Extract all data as written.
-- START OF Stored rows --
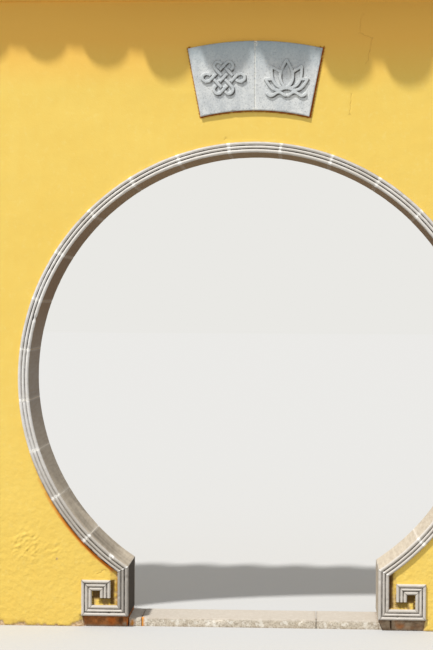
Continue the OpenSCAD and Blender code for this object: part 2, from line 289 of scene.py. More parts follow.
class Finish:
    """A material under construction: coats of colour and layers of relief, each over those before it.
    The other methods give sockets. A colour is written as it looks on a screen, from 0 to 255."""

    def __init__(self, name, roughness, specular, colour):
        self.material = bpy.data.materials.new(name)
        self.material.use_nodes = True
        self.tree = self.material.node_tree
        self.shader = next(n for n in self.tree.nodes if n.type == "BSDF_PRINCIPLED")
        self.shader.inputs["Roughness"].default_value = roughness
        self.shader.inputs["Specular IOR Level"].default_value = specular
        self.place = self.add("ShaderNodeTexCoord").outputs["Object"]
        self.colour = colour
        self.normal = None

    def feed(self, socket, value):
        if isinstance(value, bpy.types.NodeSocket):
            self.tree.links.new(value, socket)
        else:
            socket.default_value = srgb(*value) if isinstance(value, tuple) else value

    def add(self, kind, **sockets):
        node = self.tree.nodes.new(kind)
        for name, value in sockets.items():
            self.feed(node.inputs[name.replace("_", " ")], value)
        return node

    def coat(self, colour, *shares):
        """Lays a colour over the earlier ones, as thickly as its shares give when multiplied."""
        self.colour = self.mix(reduce(self.times, shares), self.colour, colour)
        self.feed(self.shader.inputs["Base Color"], self.colour)

    def relief(self, distance, size, detail, low=0.0, high=1.0, strength=1.0):
        height = self.noise(size, detail, low, high)
        node = self.add("ShaderNodeBump", Height=height, Distance=distance, Strength=strength)
        if self.normal:
            self.feed(node.inputs["Normal"], self.normal)
        self.normal = node.outputs["Normal"]
        self.feed(self.shader.inputs["Normal"], self.normal)

    def spread(self, value, low, high):
        """0 at the low value and 1 at the high one, which may be the smaller of the two."""
        return self.add("ShaderNodeMapRange", Value=value, From_Min=low, From_Max=high).outputs["Result"]

    def noise(self, size, detail, low=0.35, high=0.65, stretch=None):
        """Noise with lumps of that size in metres; stretch has a small value where they are long."""
        place = self.place
        if stretch:
            mapping = self.add("ShaderNodeMapping", Vector=place)
            mapping.inputs["Scale"].default_value = stretch
            place = mapping.outputs["Vector"]
        texture = self.add("ShaderNodeTexNoise", Vector=place, Scale=1 / size, Detail=detail)
        return self.spread(texture.outputs["Fac"], low, high)

    def height(self, low, high):
        parts = self.add("ShaderNodeSeparateXYZ", Vector=self.place)
        return self.spread(parts.outputs["Z"], low, high)

    def mask(self, name):
        node = self.add("ShaderNodeAttribute")
        node.attribute_name = name
        return node.outputs["Fac"]

    def times(self, first, second):
        node = self.add("ShaderNodeMath")
        node.operation = "MULTIPLY"
        self.feed(node.inputs[0], first)
        self.feed(node.inputs[1], second)
        return node.outputs["Value"]

    def mix(self, share, first, second):
        node = self.add("ShaderNodeMix")
        node.data_type = "RGBA"
        self.feed(node.inputs["Factor"], share)
        self.feed(node.inputs[6], first)
        self.feed(node.inputs[7], second)
        return node.outputs[2]


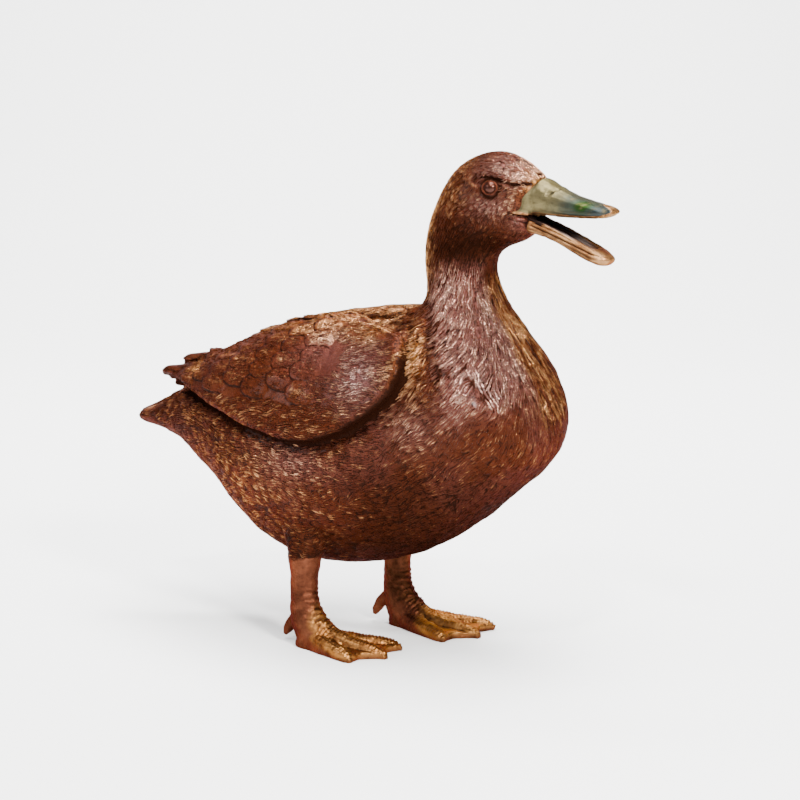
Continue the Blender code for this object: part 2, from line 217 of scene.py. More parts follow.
-- END OF Stored rows --
Output below:
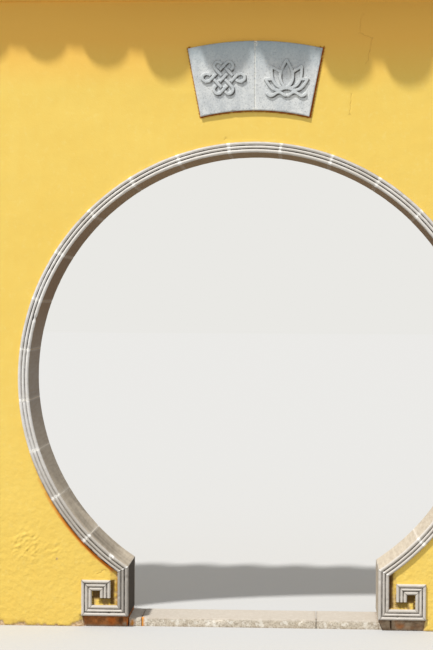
Continue the OpenSCAD and Blender code for this object: part 2, from line 289 of scene.py. More parts follow.
class Finish:
    """A material under construction: coats of colour and layers of relief, each over those before it.
    The other methods give sockets. A colour is written as it looks on a screen, from 0 to 255."""

    def __init__(self, name, roughness, specular, colour):
        self.material = bpy.data.materials.new(name)
        self.material.use_nodes = True
        self.tree = self.material.node_tree
        self.shader = next(n for n in self.tree.nodes if n.type == "BSDF_PRINCIPLED")
        self.shader.inputs["Roughness"].default_value = roughness
        self.shader.inputs["Specular IOR Level"].default_value = specular
        self.place = self.add("ShaderNodeTexCoord").outputs["Object"]
        self.colour = colour
        self.normal = None

    def feed(self, socket, value):
        if isinstance(value, bpy.types.NodeSocket):
            self.tree.links.new(value, socket)
        else:
            socket.default_value = srgb(*value) if isinstance(value, tuple) else value

    def add(self, kind, **sockets):
        node = self.tree.nodes.new(kind)
        for name, value in sockets.items():
            self.feed(node.inputs[name.replace("_", " ")], value)
        return node

    def coat(self, colour, *shares):
        """Lays a colour over the earlier ones, as thickly as its shares give when multiplied."""
        self.colour = self.mix(reduce(self.times, shares), self.colour, colour)
        self.feed(self.shader.inputs["Base Color"], self.colour)

    def relief(self, distance, size, detail, low=0.0, high=1.0, strength=1.0):
        height = self.noise(size, detail, low, high)
        node = self.add("ShaderNodeBump", Height=height, Distance=distance, Strength=strength)
        if self.normal:
            self.feed(node.inputs["Normal"], self.normal)
        self.normal = node.outputs["Normal"]
        self.feed(self.shader.inputs["Normal"], self.normal)

    def spread(self, value, low, high):
        """0 at the low value and 1 at the high one, which may be the smaller of the two."""
        return self.add("ShaderNodeMapRange", Value=value, From_Min=low, From_Max=high).outputs["Result"]

    def noise(self, size, detail, low=0.35, high=0.65, stretch=None):
        """Noise with lumps of that size in metres; stretch has a small value where they are long."""
        place = self.place
        if stretch:
            mapping = self.add("ShaderNodeMapping", Vector=place)
            mapping.inputs["Scale"].default_value = stretch
            place = mapping.outputs["Vector"]
        texture = self.add("ShaderNodeTexNoise", Vector=place, Scale=1 / size, Detail=detail)
        return self.spread(texture.outputs["Fac"], low, high)

    def height(self, low, high):
        parts = self.add("ShaderNodeSeparateXYZ", Vector=self.place)
        return self.spread(parts.outputs["Z"], low, high)

    def mask(self, name):
        node = self.add("ShaderNodeAttribute")
        node.attribute_name = name
        return node.outputs["Fac"]

    def times(self, first, second):
        node = self.add("ShaderNodeMath")
        node.operation = "MULTIPLY"
        self.feed(node.inputs[0], first)
        self.feed(node.inputs[1], second)
        return node.outputs["Value"]

    def mix(self, share, first, second):
        node = self.add("ShaderNodeMix")
        node.data_type = "RGBA"
        self.feed(node.inputs["Factor"], share)
        self.feed(node.inputs[6], first)
        self.feed(node.inputs[7], second)
        return node.outputs[2]


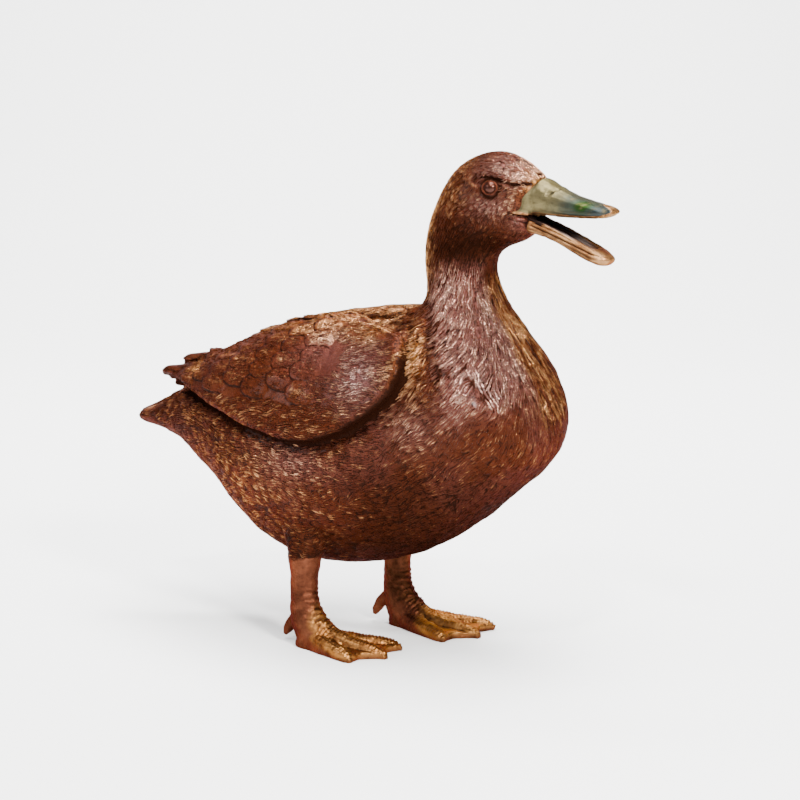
Continue the Blender code for this object: part 2, from line 217 of scene.py. More parts follow.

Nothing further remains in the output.